▶ [What to do] Reproduce all of the material exactly as shown.

===== Available data

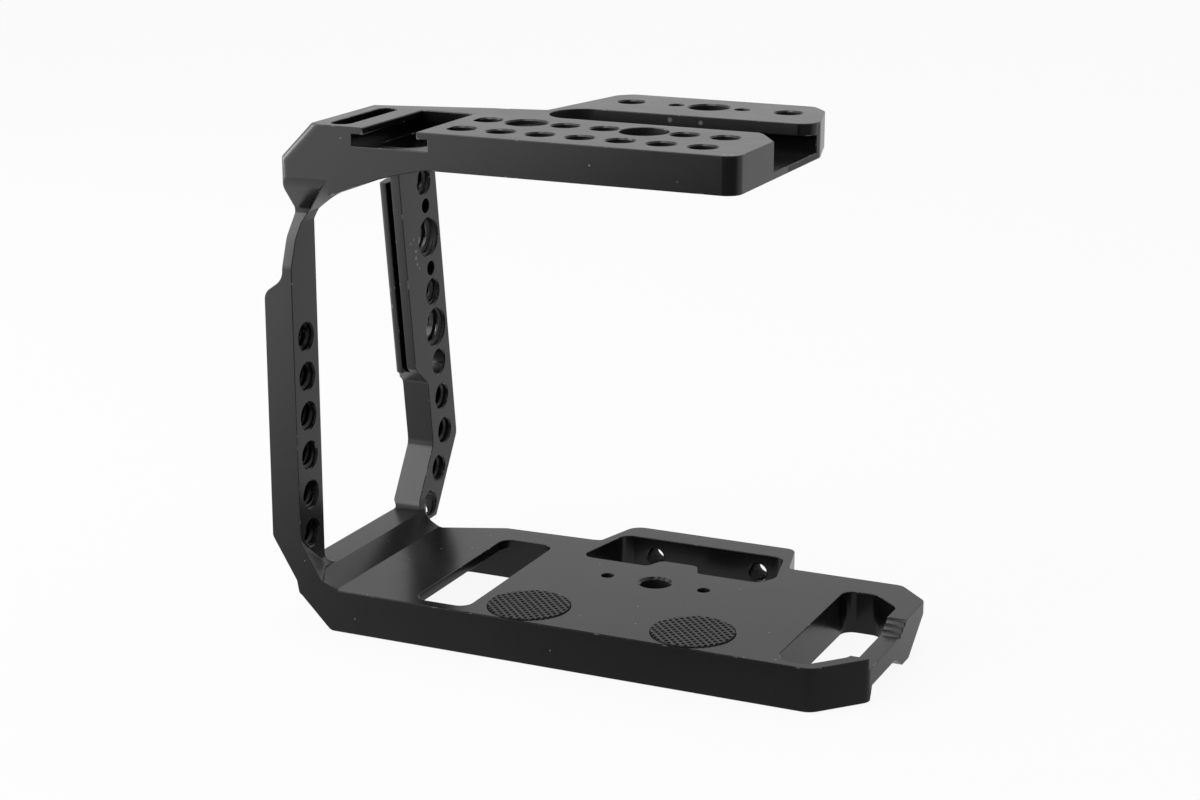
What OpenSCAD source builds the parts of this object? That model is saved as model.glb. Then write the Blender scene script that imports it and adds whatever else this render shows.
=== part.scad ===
// Half cage for a mirrorless camera, milled from one aluminium billet, with two rubber pads.
// Millimetres. +X is the grip side, +Y the lens side, +Z up.
// The origin is the axis of the camera screw hole on the underside.

/* [Camera space] */
// Clear height between base and top plate
inner_h = 100.9; // [90:0.1:115]
// From the camera screw axis to the inner face of the side wall
inner_left = 74.6; // [70:0.1:84]
// From the rear face to the camera screw axis
screw_back = 36; // [34:0.1:38]

/* [Base plate] */
// Thickness of the base plate
base_t = 10.2; // [9:0.1:12]
// Depth of the base plate behind the front yoke
base_d = 58.5; // [57:0.1:62]
// From the camera screw axis to the right end face
base_right = 61.3; // [61:0.1:70]
// Clearance hole for the camera screw
screw_d = 7.2; // [6.6:0.1:7.6]
// Blind holes beside the camera screw
twist_d = 3; // [2:0.1:4]
// Distance of those holes from the screw axis
twist_x = 12.3; // [11:0.1:14]
// Width of the left window in the base
win_w = 13.7; // [8:0.1:16]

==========

▶ [Task answer]
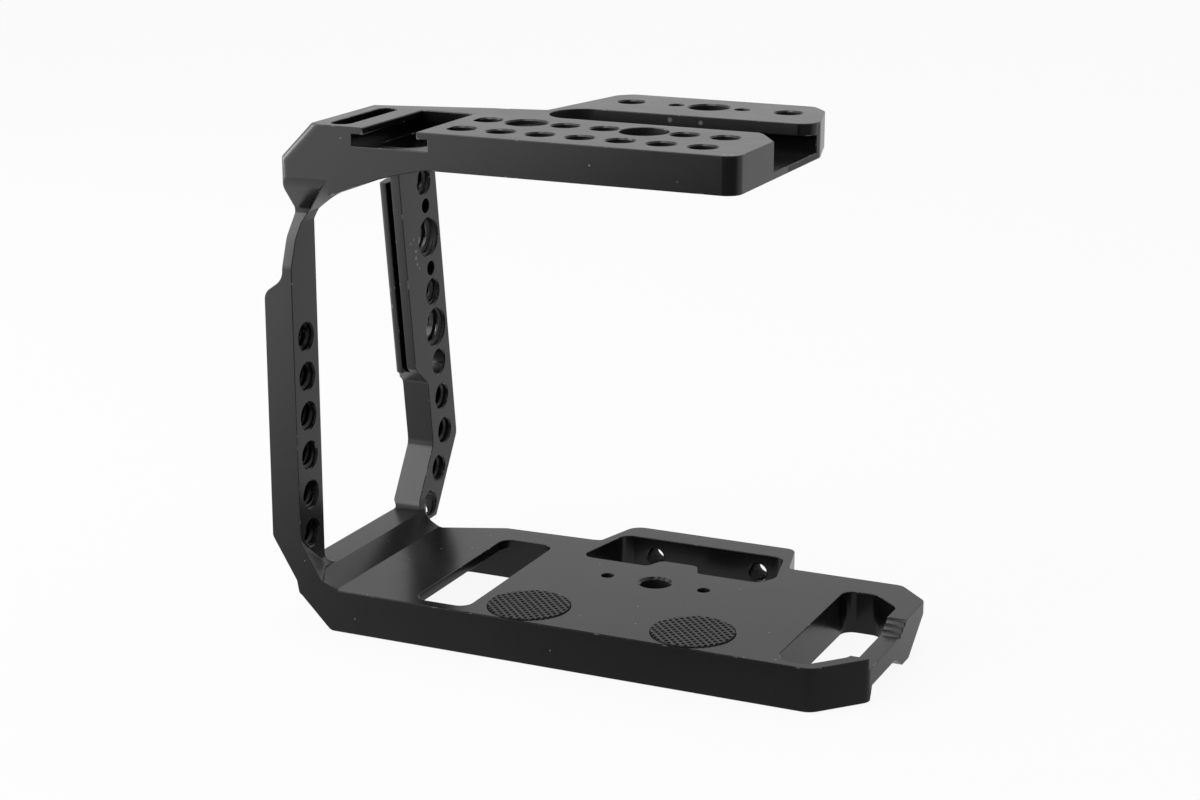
What OpenSCAD source builds the parts of this object? That model is saved as model.glb. Then write the Blender scene script that imports it and adds whatever else this render shows.
=== part.scad ===
// Half cage for a mirrorless camera, milled from one aluminium billet, with two rubber pads.
// Millimetres. +X is the grip side, +Y the lens side, +Z up.
// The origin is the axis of the camera screw hole on the underside.

/* [Camera space] */
// Clear height between base and top plate
inner_h = 100.9; // [90:0.1:115]
// From the camera screw axis to the inner face of the side wall
inner_left = 74.6; // [70:0.1:84]
// From the rear face to the camera screw axis
screw_back = 36; // [34:0.1:38]

/* [Base plate] */
// Thickness of the base plate
base_t = 10.2; // [9:0.1:12]
// Depth of the base plate behind the front yoke
base_d = 58.5; // [57:0.1:62]
// From the camera screw axis to the right end face
base_right = 61.3; // [61:0.1:70]
// Clearance hole for the camera screw
screw_d = 7.2; // [6.6:0.1:7.6]
// Blind holes beside the camera screw
twist_d = 3; // [2:0.1:4]
// Distance of those holes from the screw axis
twist_x = 12.3; // [11:0.1:14]
// Width of the left window in the base
win_w = 13.7; // [8:0.1:16]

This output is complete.